Iran’s long-running economic recession has paved the way for former president Mahmoud Ahmadinejad to attempt a return to the political scene. Ahmadinejad, it seems, hopes to take advantage of an ongoing rift between the powerful and conservative Revolutionary Guards, with which he enjoys close relations, and President Hassan Rouhani’s reformist-backed, pro-business government. Ahmadinejad's return might be good news for the Guards, but it would do Iran's economy lasting damage.
In March, Ahmadinejad used Nowruz, the Iranian New Year holidays, to begin his presidential campaign for spring 2017. Over the holidays, Ahmadinejad made a well-publicized trip to Shalamcheh, a famous battlefield upon which thousands perished during the Iran-Iraq War. Ahmadinejad invoked emotional memories of the war, during which Iran was isolated from most of the world, to challenge Iranians' enthusiasm for rapprochement with the West.
Ahmadinejad then traveled to Amol, a city by the Caspian Sea, where he followed the same populist playbook. He collected petitions and letters asking for his assistance, talked about “martyrs” killed in the war, and met their families. Ultraconservatives and the media outlets supporting them could not hide their joy. Javan Daily and the Nasim News Agency fully endorsed Ahmadinejad's message. Both outlets are close to the Revolutionary Guards, whose powerful role in Iran’s economy reached new heights during Ahmadinejad’s two-term administration from 2005 to 2013.
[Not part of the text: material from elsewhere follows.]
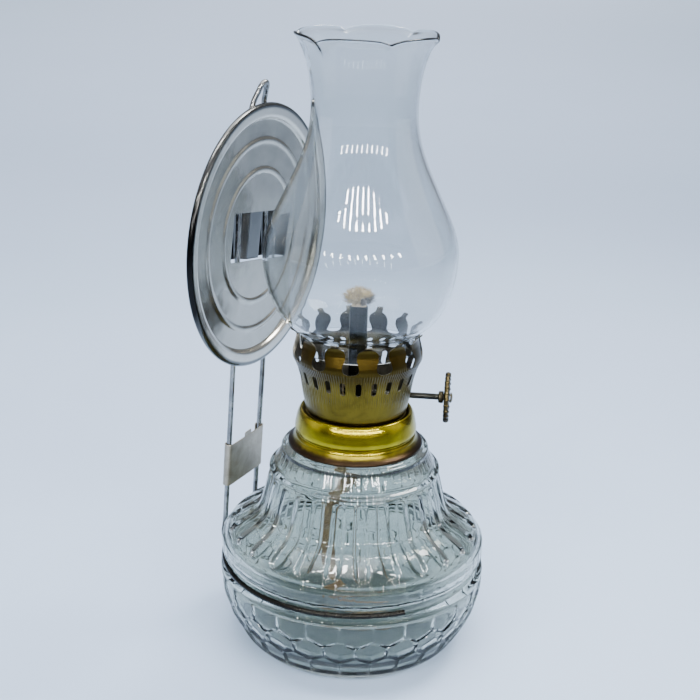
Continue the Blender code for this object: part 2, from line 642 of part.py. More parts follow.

The recession from which Iran’s economy suffers started during Ahmadinejad’s presidency, and intensified largely due to his policies. International sanctions against Iran's secretive nuclear program were a major factor, as were high inflation and declining oil revenues. Iranians suffered rising prices as jobs disappeared. Ahmadinejad and his cronies brought corruption and suspicious dealings to a new level within Iran’s institutions, as Ahmadinejad awarded no-bid government contracts and billions in loans to the Revolutionary Guards.
Today, corruption remains a major barrier to economic development and prosperity in Iran. Rouhani’s administration fears it cannot fight corruption without destabilizing the country. Ahmadinejad is betting that his own legacy as president has corrupted Iran enough to prevent the Rouhani administration from saving the economy.
There are early signs that Ahmadinejad could get his wish. Because the Revolutionary Guards remain under US sanctions and has such far-reaching power within Iran's economy, many western companies fear unknowingly doing business with Guards-linked companies. It is impossible to know how many such companies have already decided that the Revolutionary Guards' role in Iran's economy makes Iran too risky for business.
Apart from scaring off even more investors, Ahmadinejad's return would vindicate those skeptics who argued ahead of last year's nuclear deal that even if Hassan Rouhani is a rational actor, Iran’s regime is not.
Ahmadinejad’s supporters try to undermine Rouhani by fanning expectations of the economic benefits of the nuclear deal — which have been slow to manifest — or by denying the likelihood of economic uplift altogether. In the process, Ahmadinejad sows seeds of despair across Iran. His main goal is to convince Iranians that foreign investors won’t come, or that if they do come, they won’t create jobs or opportunities.
Ahmadinejad and his supporters rely upon many of the same slogans they used ahead of Iran’s 2005 elections. Ahmadinejad promises that his administration will be a government of the underprivileged, and will protect the legacy of wartime "martyrs." Ahmadinejad and his supporters do not mention that the underprivileged suffered most during his presidency when prices increased by more than 60 percent. Ahmadinejad blames his poor economic performance on western plots and conspiracies.
The Revolutionary Guards, meanwhile, may be using Ahmadinejad and his ambitions to remind Rouhani that his time as president could expire soon. The powerful army is effectively serving notice that there are politicians willing to allow them free reign in Iran's economy in exchange for access to the presidential palace. The Guards do not appear to fear the economic cost of having someone like Ahmadinejad back on the political scene. On the contrary, the political establishment in Iran, particularly the Revolutionary Guards and its ultra-conservative allies, have shown over decades that they prefer to dominate an isolated and depressed economy.
Ahmadinejad is taking advantage of the establishment's deep-rooted reluctance to join the global economy. While his supporters at home and abroad might call this anti-imperialism, Ahmadinejad’s return to politics will only mean devastation for Iran. Ahmadinejad is not coming to save Iran or the Iranian people. As always, he hopes for a comeback amid mounting economic challenges. In the meantime, Iran’s political establishment is getting ready to foot the bill — or rather make Iranians pay —for his return.